Emily Lodge is a gregarious woman who would love to entertain larger groups than her husband prefers, gets furious when Cabot invariably beats her at pingpong ("I still think I'm better than he is," she insists). She says that she "never had so much fun" as in her husband's 1960 vice-presidential campaign. While the idea of a presidential race does not bother her, she contends: "We are overjoyed that we came to Viet Nam. We like it, and we'd like to stay a while." Pat Nixon does not discuss politics with anyone these days, seems most content while shopping with daughters Patricia, 18, and Julie, 15 (both pupils at Manhattan's Chapin School), without being recognized.

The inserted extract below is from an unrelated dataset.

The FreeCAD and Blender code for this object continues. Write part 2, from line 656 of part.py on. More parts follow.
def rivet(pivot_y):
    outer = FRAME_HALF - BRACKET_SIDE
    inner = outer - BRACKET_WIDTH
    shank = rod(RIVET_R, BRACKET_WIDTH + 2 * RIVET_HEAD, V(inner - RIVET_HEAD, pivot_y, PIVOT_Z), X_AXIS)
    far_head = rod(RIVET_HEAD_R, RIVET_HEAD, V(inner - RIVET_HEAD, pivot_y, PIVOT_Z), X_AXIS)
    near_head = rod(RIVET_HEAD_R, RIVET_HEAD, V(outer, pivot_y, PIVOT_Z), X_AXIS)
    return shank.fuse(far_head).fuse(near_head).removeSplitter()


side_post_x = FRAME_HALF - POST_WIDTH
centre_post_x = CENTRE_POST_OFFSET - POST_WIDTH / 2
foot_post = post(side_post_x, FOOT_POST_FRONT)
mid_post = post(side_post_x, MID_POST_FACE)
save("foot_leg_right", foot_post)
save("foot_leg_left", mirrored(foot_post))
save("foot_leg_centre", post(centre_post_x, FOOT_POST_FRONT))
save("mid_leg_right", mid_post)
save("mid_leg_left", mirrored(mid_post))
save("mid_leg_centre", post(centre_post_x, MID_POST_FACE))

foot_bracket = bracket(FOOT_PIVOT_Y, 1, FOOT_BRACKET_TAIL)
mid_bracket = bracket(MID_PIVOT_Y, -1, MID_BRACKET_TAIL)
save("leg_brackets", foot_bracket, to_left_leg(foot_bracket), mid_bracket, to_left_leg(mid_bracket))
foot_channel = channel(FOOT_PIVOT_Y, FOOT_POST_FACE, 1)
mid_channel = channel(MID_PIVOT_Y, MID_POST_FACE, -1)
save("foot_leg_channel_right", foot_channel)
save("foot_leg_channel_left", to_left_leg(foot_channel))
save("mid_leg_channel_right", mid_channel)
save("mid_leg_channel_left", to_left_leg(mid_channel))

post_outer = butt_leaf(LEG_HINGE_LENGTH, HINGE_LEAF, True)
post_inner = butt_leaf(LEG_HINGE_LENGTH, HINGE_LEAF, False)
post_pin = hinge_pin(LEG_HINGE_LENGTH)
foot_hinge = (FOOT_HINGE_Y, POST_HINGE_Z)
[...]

The unassuming graciousness of Happy Rockefeller has charmed many voters in New Hampshire. Returning late at night from campaign appearances, Happy and Rocky nuzzle in buses and planes. In Albany she often picks him up in a state car, brings him home for lunch. Now in her sixth month of pregnancy, she must increasingly limit her travels. When Rocky is away, Happy's four children by her previous marriage to Dr. James Murphy often keep her company. The Rockefeller apartment has extra bedrooms and a playroom for the Murphy children.

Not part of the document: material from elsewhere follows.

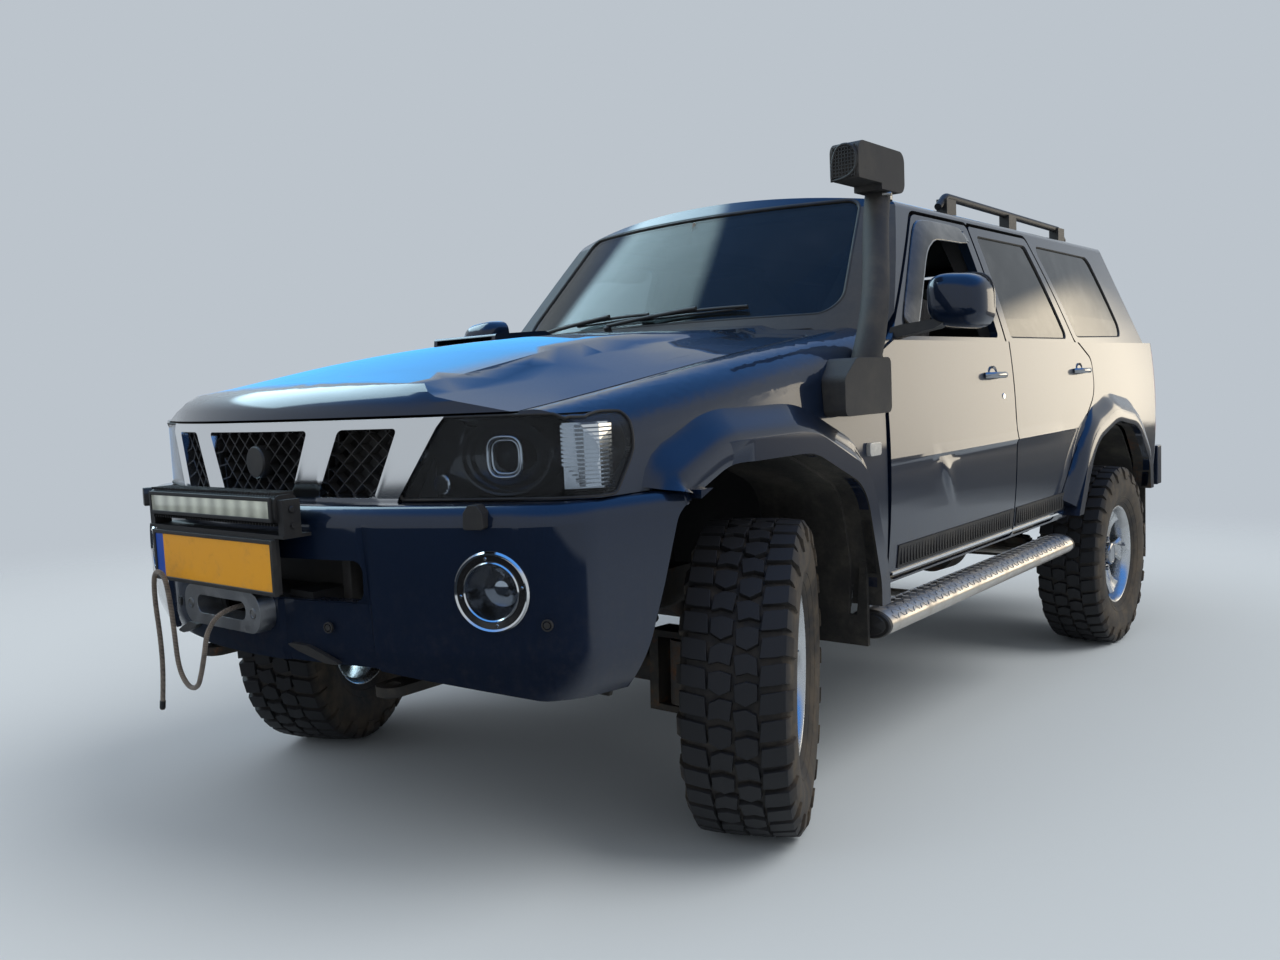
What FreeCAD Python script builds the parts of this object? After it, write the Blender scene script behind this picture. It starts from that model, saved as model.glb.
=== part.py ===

Just Maggie. The only candidate whose home life is little affected by presidential politics is Maggie Smith. A widow, she associates mainly with members of her Senate staff, shuns the Washington social circuit, lives simply in her compact apartment (two bedrooms, two baths). She is a tidy housekeeper who contends that "nothing can clear the mind like vacuuming." Her one luxury is a standing order for three cut roses twice a week from a florist at a cost of $2.10 a week. "The Senate is my whole life," she says. "I have only myself and my job as a United States Senator." Mrs. Smith has no illusions about moving into the White House, tells well-wishers: "We learn to be practical in this business."